| To be done |
Repeat the material below exactly, line for line.

********

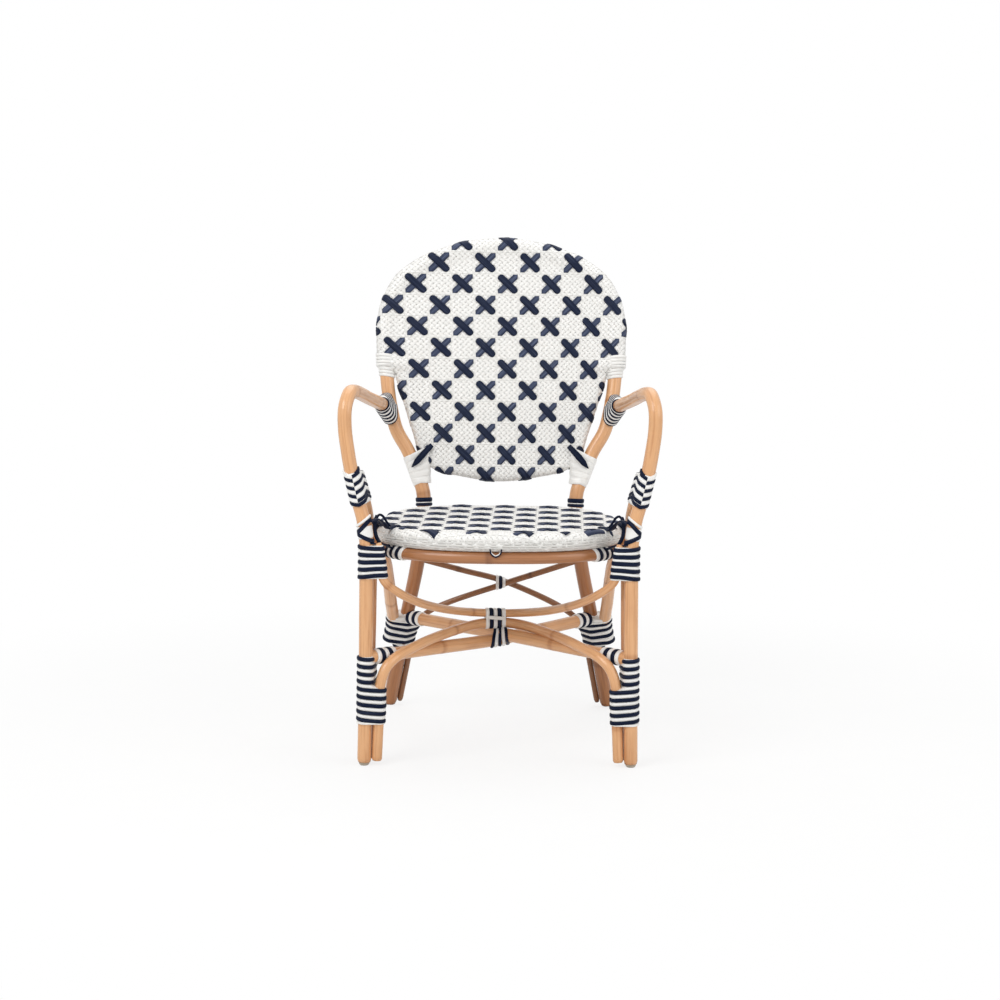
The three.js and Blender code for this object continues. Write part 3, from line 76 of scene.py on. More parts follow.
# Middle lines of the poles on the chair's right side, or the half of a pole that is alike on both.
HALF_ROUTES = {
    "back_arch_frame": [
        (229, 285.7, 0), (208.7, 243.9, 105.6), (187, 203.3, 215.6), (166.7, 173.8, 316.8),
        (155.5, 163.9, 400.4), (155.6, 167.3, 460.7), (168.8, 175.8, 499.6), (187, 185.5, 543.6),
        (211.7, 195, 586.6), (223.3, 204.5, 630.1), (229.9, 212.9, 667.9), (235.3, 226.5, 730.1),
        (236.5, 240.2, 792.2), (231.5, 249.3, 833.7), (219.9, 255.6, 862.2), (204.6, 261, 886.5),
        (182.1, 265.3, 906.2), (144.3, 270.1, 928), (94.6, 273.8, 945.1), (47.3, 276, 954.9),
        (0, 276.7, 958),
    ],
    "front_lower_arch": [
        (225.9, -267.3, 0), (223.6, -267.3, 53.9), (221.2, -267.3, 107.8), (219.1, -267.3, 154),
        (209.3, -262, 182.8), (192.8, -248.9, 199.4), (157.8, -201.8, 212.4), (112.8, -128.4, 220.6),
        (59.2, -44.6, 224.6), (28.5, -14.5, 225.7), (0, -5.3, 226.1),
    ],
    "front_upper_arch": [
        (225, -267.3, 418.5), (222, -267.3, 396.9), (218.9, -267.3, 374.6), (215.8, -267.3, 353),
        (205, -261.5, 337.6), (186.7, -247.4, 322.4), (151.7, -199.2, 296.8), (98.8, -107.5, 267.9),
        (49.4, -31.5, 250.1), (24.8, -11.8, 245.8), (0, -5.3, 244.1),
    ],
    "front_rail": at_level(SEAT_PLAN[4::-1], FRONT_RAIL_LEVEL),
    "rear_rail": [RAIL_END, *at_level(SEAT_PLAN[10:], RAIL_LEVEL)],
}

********

| The answer |
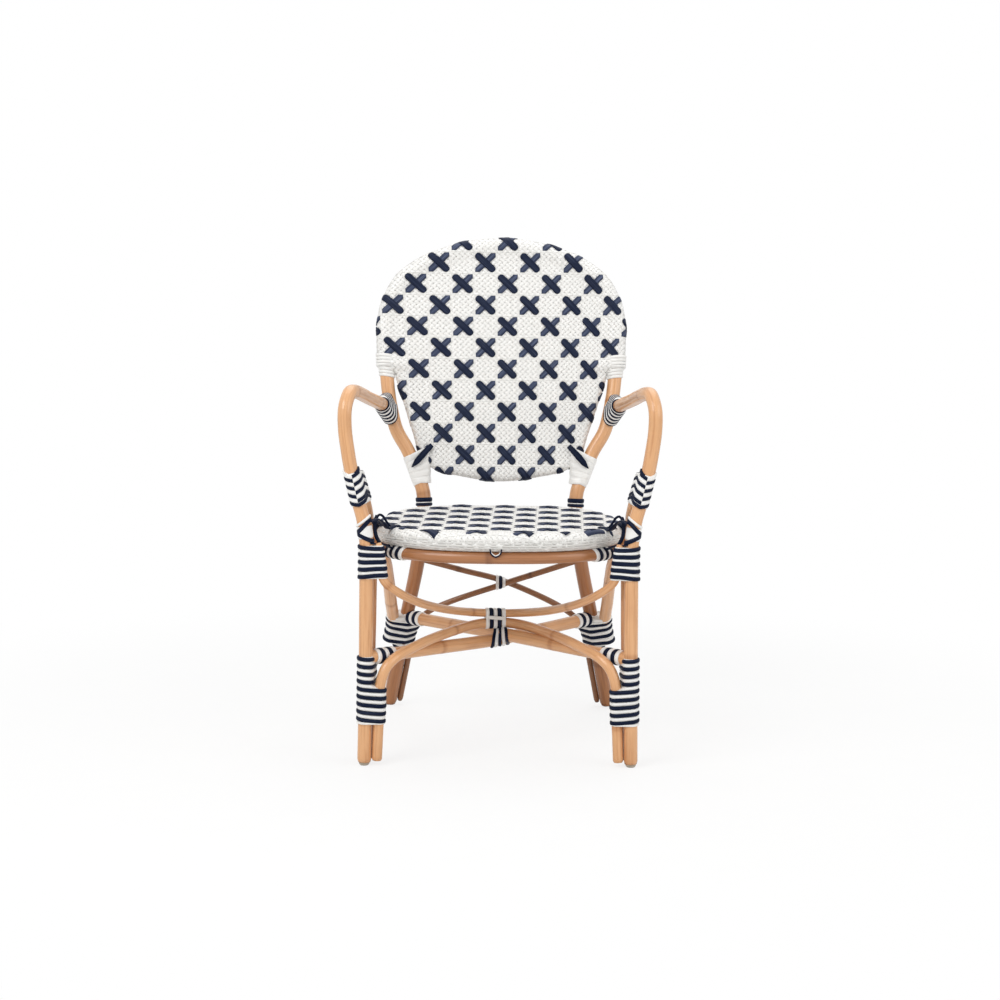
The three.js and Blender code for this object continues. Write part 3, from line 76 of scene.py on. More parts follow.
# Middle lines of the poles on the chair's right side, or the half of a pole that is alike on both.
HALF_ROUTES = {
    "back_arch_frame": [
        (229, 285.7, 0), (208.7, 243.9, 105.6), (187, 203.3, 215.6), (166.7, 173.8, 316.8),
        (155.5, 163.9, 400.4), (155.6, 167.3, 460.7), (168.8, 175.8, 499.6), (187, 185.5, 543.6),
        (211.7, 195, 586.6), (223.3, 204.5, 630.1), (229.9, 212.9, 667.9), (235.3, 226.5, 730.1),
        (236.5, 240.2, 792.2), (231.5, 249.3, 833.7), (219.9, 255.6, 862.2), (204.6, 261, 886.5),
        (182.1, 265.3, 906.2), (144.3, 270.1, 928), (94.6, 273.8, 945.1), (47.3, 276, 954.9),
        (0, 276.7, 958),
    ],
    "front_lower_arch": [
        (225.9, -267.3, 0), (223.6, -267.3, 53.9), (221.2, -267.3, 107.8), (219.1, -267.3, 154),
        (209.3, -262, 182.8), (192.8, -248.9, 199.4), (157.8, -201.8, 212.4), (112.8, -128.4, 220.6),
        (59.2, -44.6, 224.6), (28.5, -14.5, 225.7), (0, -5.3, 226.1),
    ],
    "front_upper_arch": [
        (225, -267.3, 418.5), (222, -267.3, 396.9), (218.9, -267.3, 374.6), (215.8, -267.3, 353),
        (205, -261.5, 337.6), (186.7, -247.4, 322.4), (151.7, -199.2, 296.8), (98.8, -107.5, 267.9),
        (49.4, -31.5, 250.1), (24.8, -11.8, 245.8), (0, -5.3, 244.1),
    ],
    "front_rail": at_level(SEAT_PLAN[4::-1], FRONT_RAIL_LEVEL),
    "rear_rail": [RAIL_END, *at_level(SEAT_PLAN[10:], RAIL_LEVEL)],
}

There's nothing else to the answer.